To contemn all the wealth and power in the world, where they stand in competition with a man’s honor, is rather good sense than greatness of mind.

To give pain is the tyranny,—to make happy the true empire of beauty.

To love her (Lady Elizabeth Hastings) was a liberal education.

To men addicted to delights, business is an interruption; to such as are cold to delights, business is an entertainment. For which reason it was said to one who commended a dull man for his application: “No thanks to him; if he had no business, he would have nothing to do.”

Vanity makes men ridiculous, pride odious, and ambition terrible.

We see a world of pains taken and the best years of life spent in collecting a set of thoughts in a college for the conduct of life, and after all the man so qualified shall hesitate in his speech to a good suit of clothes, and want common sense before an agreeable woman. Hence it is that wisdom, valour, justice and learning cannot keep a man in countenance that is possessed with these excellencies, if he wants that inferior art of life and behaviour called good-breeding.

Were men so enlightened and studious of their own good as to act by the dictates of their reason and reflection, and not the opinion of others, conscience would be the steady ruler of human life, and the words truth, law, reason, equity, and religion could be but synonymous terms for that only guide which makes us pass our days in our own favor and approbation.

What we call in men wisdom is in women prudence. It is a partiality to call one greater than the other.

When a man has no design but to speak plain truth, he may say a great deal in a very narrow compass.

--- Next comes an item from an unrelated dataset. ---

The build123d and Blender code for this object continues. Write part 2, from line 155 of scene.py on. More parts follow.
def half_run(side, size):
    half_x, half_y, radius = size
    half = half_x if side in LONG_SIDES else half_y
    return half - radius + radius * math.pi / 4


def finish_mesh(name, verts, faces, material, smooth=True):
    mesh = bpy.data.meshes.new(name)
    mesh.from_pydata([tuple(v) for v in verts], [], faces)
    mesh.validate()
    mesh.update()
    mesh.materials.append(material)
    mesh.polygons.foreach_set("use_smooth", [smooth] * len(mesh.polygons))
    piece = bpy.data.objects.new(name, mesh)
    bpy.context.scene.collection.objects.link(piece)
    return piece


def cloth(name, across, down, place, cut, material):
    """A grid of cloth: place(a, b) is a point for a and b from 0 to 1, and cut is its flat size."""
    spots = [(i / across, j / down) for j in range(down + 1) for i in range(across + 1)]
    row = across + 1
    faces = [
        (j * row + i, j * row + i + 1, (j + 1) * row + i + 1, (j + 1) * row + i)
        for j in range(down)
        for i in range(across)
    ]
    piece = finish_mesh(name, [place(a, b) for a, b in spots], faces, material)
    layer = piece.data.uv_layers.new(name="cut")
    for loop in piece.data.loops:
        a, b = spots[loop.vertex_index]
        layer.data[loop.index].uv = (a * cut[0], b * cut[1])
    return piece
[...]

When a woman is deliberating with herself whom she shall choose of many near each other in other pretensions, certainly he of the best understanding is to be preferred.

Whenever you commend, add your reasons for doing so; it is this which distinguishes the approbation of a man of sense from the flattery of sycophants and admiration of fools.

Wisdom, valor, justice and learning cannot keep a man in countenance that is possessed of these excellences, if he wants that inferior art of life and behavior called good breeding.